Election Betting Limits Spread as States Target Prediction Markets

Posted on: Last Updated: Views: 14
Lidia Moore

Author:

Expertise: US Gaming, European Gaming Industry, iGaming

U.S. Capitol building as Pew Research Center finds 32 states restrict election betting.

LISTEN TO THIS ARTICLE:

WASHINGTON: Election betting is illegal in some or all circumstances in 32 states, according to new Pew Research Center analysis.

The findings add fresh context to the fast-moving fight over prediction markets, where platforms such as Kalshi and Polymarket allow users to trade contracts tied to real-world events, including elections.

The Pew Research Center analysis, based primarily on National Conference of State Legislatures data, found that 23 states prohibit election betting entirely. Another nine states restrict it in certain circumstances, while 18 states and Washington, D.C., have no law that specifically mentions election betting.

Election Betting Restrictions Cover 32 States

State-level restrictions on election betting are widespread. States including Arizona, Nevada, Texas, Illinois, Michigan, New York, New Jersey, Kentucky, Tennessee, North Carolina and Wisconsin prohibit election betting entirely.

Other states take a narrower approach. Oregon, Iowa, Massachusetts, Pennsylvania, Rhode Island, North Dakota, South Dakota, Indiana and West Virginia restrict election betting only in certain scenarios.

Those partial restrictions vary widely. In some states, the rules focus on candidates or people involved in elections. In others, penalties apply to bookmakers, pool sellers or people who organize election-betting schemes rather than ordinary participants.

Pew also noted that some state election-betting laws are old. Idaho had an election betting statute in 1887, before it became a state. That history shows that election wagering is not a new legal concern, even though digital prediction markets have given the issue a modern form.

Prediction Market Bills Spread Across States

At least 16 states have introduced legislation to regulate prediction markets in 2026. Minnesota, Kentucky and Tennessee have enacted bills, while legislation remains pending in states including California, Hawaii, Iowa, Illinois, Ohio, Pennsylvania, New Jersey, New York, Vermont and North Carolina.

Pew also identified failed legislative efforts in states including Connecticut, Georgia and Virginia, while Virginia was listed as having both failed and pending legislation. The analysis did not include executive action by governors, and some states with enacted bills may also have additional bills that remain pending or failed.

Minnesota became the first state to prohibit Kalshi, Polymarket and similar platforms statewide, although its law includes exceptions for certain contracts such as weather-related trades or event contracts that can function as insurance-style hedges.

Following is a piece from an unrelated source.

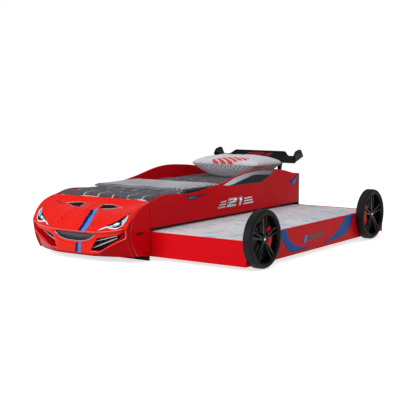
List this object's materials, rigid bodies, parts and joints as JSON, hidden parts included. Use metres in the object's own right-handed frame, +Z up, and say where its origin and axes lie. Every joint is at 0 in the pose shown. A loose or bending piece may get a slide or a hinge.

Kentucky has also moved aggressively. Lawmakers there approved measures tied to election betting, prediction market taxation and restrictions on associations contracting with prediction market operators. Tennessee passed a bill making it a felony to try to influence an event while holding a prediction market trade related to that event.

Federal and State Rules Collide

The dispute centers on whether prediction market contracts should be treated as financial products or as gambling. The Commodity Futures Trading Commission has taken the position that platforms such as Kalshi and Polymarket offer tradable financial products under federal oversight, while state officials have pushed back when those products resemble election betting, sports betting or other regulated gambling activity.

That legal split has become central to the wider prediction market debate. Supporters say event contracts can produce useful probability signals. Critics argue that wagering on elections, sports or sensitive public events raises consumer protection, manipulation and integrity concerns.

The Pew data shows that states are not approaching the issue uniformly. Some are relying on old election betting statutes, others are passing new prediction market bills, and some have no law that specifically references election betting at all.

That uneven landscape is likely to keep prediction markets in legal conflict. As platforms expand into elections, sports and other high-interest events, the question of whether federal financial regulation overrides state gambling law will remain one of the industry’s most important regulatory battles.